The same star that the Magi saw: "We saw the star rise in the East." And of course, the shepherd children met the Magi, those great learned and holy men who had followed the star. The astrologers. They who offered their gifts of gold, frankincense and myrrh.

But again, the children. Ancient traditions assume the Magi travelled on camels, and maybe ... just maybe ... if they passed through Thailand on their way ... they switched to elephants or even ox carts, and if they passed through your land ... well, you'll have to tell me how they travelled. But no matter what, the shepherd children pestered them for rides and presents. Mary most probably kept the gifts of frankincense and myrrh for years later, when Joseph died, and also Mary at the cross, at the burial of her son. But I'm sure they shared the gold and bought presents for all the children who came to visit Jesus, to play with.

The shepherd children sang off-key, but loudly, with the angels. Old traditions say Mary and Joseph stayed in Bethlehem for over a year after Jesus was born. They found a house to live in. Joseph the carpenter worked to buy food to feed the family and to raise their child.

So the children came again and again. Throughout the year, visiting often, playing with Jesus; wanting to help him learn how to walk; asking Mary if they could take Jesus with them to watch their sheep.

But it's never quite that simple, is it?

Joseph and Mary knew in their heart of hearts that the birth of the son of God could not proceed easily. All of us could have guessed that. Christmas cannot come and go easily. So even before they sang into the skies, the angels surely gave Joseph the carpenter the courage he needed. "Do not be afraid to take Mary as your wife," they told him. "Her child is of the Holy Spirit." And to Mary: "Do not be afraid. You shall bear a son and his name is Emmanuel. God is with us."

"Somehow, it will all work out," he told Mary. "Somehow, we will raise and protect this child. The angels are with us. They will protect us. I don't know how, but somehow it will happen." And Mary smiled. "And maybe, somehow, the child will protect us."

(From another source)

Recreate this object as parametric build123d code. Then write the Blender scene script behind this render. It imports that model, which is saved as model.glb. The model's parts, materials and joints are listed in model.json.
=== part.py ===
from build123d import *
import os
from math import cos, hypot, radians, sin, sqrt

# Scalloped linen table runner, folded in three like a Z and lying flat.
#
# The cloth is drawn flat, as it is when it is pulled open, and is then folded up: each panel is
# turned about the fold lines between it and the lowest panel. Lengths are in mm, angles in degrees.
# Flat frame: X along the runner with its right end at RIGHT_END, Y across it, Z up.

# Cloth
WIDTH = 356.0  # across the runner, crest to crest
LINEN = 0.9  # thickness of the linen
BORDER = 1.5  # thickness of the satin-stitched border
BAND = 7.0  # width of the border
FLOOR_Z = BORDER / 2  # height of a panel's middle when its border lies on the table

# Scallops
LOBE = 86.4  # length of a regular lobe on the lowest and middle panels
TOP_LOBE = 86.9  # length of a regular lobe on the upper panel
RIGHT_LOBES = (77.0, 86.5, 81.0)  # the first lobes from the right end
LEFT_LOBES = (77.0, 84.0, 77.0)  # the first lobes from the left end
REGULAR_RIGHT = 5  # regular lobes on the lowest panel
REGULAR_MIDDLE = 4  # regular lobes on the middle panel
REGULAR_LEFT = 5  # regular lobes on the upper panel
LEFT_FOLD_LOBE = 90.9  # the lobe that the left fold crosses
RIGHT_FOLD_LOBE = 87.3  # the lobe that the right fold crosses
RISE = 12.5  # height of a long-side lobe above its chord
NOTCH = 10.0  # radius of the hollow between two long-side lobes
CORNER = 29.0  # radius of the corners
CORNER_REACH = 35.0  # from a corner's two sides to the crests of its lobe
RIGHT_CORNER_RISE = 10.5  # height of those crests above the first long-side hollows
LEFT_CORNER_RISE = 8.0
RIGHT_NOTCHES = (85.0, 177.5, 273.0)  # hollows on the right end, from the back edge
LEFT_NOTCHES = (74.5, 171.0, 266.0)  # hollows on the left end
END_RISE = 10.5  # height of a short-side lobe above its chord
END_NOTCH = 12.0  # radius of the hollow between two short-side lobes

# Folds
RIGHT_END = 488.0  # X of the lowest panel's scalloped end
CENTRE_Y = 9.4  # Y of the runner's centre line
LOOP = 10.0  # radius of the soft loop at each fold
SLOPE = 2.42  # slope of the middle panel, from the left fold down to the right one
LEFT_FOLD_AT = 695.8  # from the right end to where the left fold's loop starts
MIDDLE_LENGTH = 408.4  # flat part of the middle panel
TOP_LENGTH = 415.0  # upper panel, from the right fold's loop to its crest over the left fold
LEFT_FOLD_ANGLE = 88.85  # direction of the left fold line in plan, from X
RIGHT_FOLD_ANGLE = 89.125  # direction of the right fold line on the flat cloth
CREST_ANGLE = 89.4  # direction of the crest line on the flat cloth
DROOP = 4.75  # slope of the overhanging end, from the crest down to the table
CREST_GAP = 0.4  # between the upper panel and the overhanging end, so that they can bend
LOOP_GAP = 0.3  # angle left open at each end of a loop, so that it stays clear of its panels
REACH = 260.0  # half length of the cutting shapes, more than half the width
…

Jesus was born in a stable/cave in Bethlehem. The shepherd families had gone back to tending their flocks. They told the story through the years - passed it down through generations. Until there was left just one old man. He was the last living shepherd child who had seen the baby Jesus and heard the singing of the angels. He was dying. His clan gathered at his deathbed, and he told them to tell their children's children how the Christ child had called shepherds to come; how our shepherd children had once played with, and had actually touched, the son of God; how we shepherds were the first people he wanted to see on Earth; and how baby Jesus thereby gave us dignity and honour.

The carpenter and the Virgin Mary protected the child. They had no tanks, guns or armoured cars, no power, and didn't know anyone of influence or importance. Mary looked at Joseph. The angels will not abandon us, he thought. They promised. And Mary and Joseph repeated to each other how the angels announced to the shepherds when Jesus was born, how they lit the star in the heavens for the Magi, how they came and sang in the high heavens and how they would not betray them.

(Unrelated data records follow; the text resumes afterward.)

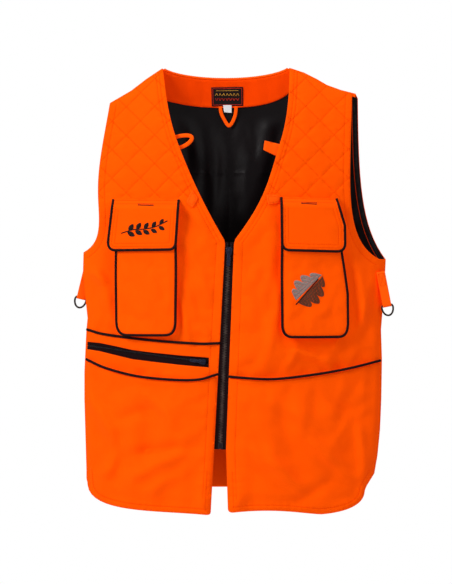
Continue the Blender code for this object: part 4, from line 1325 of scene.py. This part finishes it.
def axes_at(point, along):
    """Across, along and out of the cloth at a point of the front, as rows."""
    along = np.array(along, float) / np.linalg.norm(along)
    level = np.array((-along[1], along[0]))
    ahead = spot(*(point + along * 4)) - spot(*(point - along * 4))
    over = spot(*(point + level * 4)) - spot(*(point - level * 4))
    ahead /= np.linalg.norm(ahead)
    out = np.cross(ahead, over)
    out /= np.linalg.norm(out)
    out = out if out[1] < 0 else -out
    return np.array((np.cross(ahead, out), ahead, out))


def studs(name, flat, axes, half, look, low=-1.9, high=0.25):
    """Many small moulded teeth: each a block with chamfered top edges. half is across and along."""
    places = on_lens(-1, flat, 0.0)
    shape = []
    for level, share in ((low, 1.0), (high - 0.5, 1.0), (high, 0.72)):
        shape += [(i * half[0] * share, j * half[1] * share, level) for i, j in SQUARE]
    points = places[:, None, :] + np.einsum("kc,ncd->nkd", np.array(shape), axes)
    one = [(3, 2, 1, 0), (8, 9, 10, 11)]
    one += [(r + j, r + (j + 1) % 4, r + 4 + (j + 1) % 4, r + 4 + j) for r in (0, 4) for j in range(4)]
    faces = [tuple(12 * n + v for v in face) for n in range(len(places)) for face in one]
    made = add(name, points.reshape(-1, 3), faces, look)
    made.data.polygons.foreach_set("use_smooth", np.zeros(len(made.data.polygons), bool))
    return made


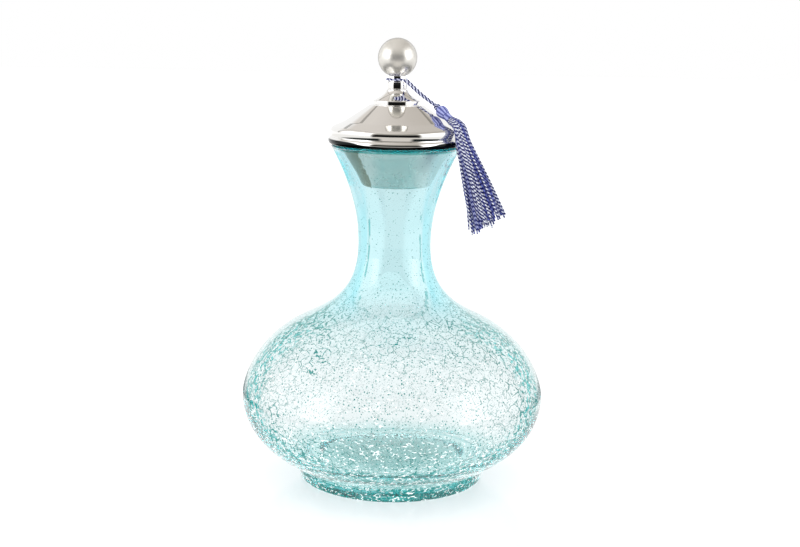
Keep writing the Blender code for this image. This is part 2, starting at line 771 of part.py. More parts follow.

This simple Christmas story certainly does not tell of the angels telling Joseph to flee with the child and his mother to Egypt. It does not speak of the angels telling the Magi to leave Bethlehem immediately, to travel home by a different route; that the cruel monster Herod was restless ... and waiting to kill the child. It does not tell of how years later angels told Joseph to return home from Egypt, not to Bethlehem but to Nazareth, as the nephew of the dead Herod was even more horrible. Nor does it tell of the difficult adult years yet to come, his crucifixion, and his resurrection from the dead. It doesn't tell of the beautiful old legend that states when his mother Mary died, she was taken to heaven by a thousand points of light, either.

When I was a young priest, some 40 years ago in Northeast Thailand, I remember the old men and women in our remote Thai catholic village, far off the main road, telling me that upon a lonely winter night, close to Christmas, when all is ghostly quiet, you can hear the faint singing of the angels, and the children singing off-key. If you want to listen.

It's Christmas and there is no tomorrow. I leave the moral of the story up to you. Are there any lessons to be learned or any joys and sorrows to be shared?

Maybe, if you want to, you might remember far back in your own memory, maybe even your dreams, when you were small and perhaps heard the faint singing of the angels, and now, once again, you might join with the shepherd children, or even your own children - and quietly sing, even if you are a bit off-key.

Father Joe Maier is the director and co-founder of the Human Development Foundation in Klong Toey, Bangkok.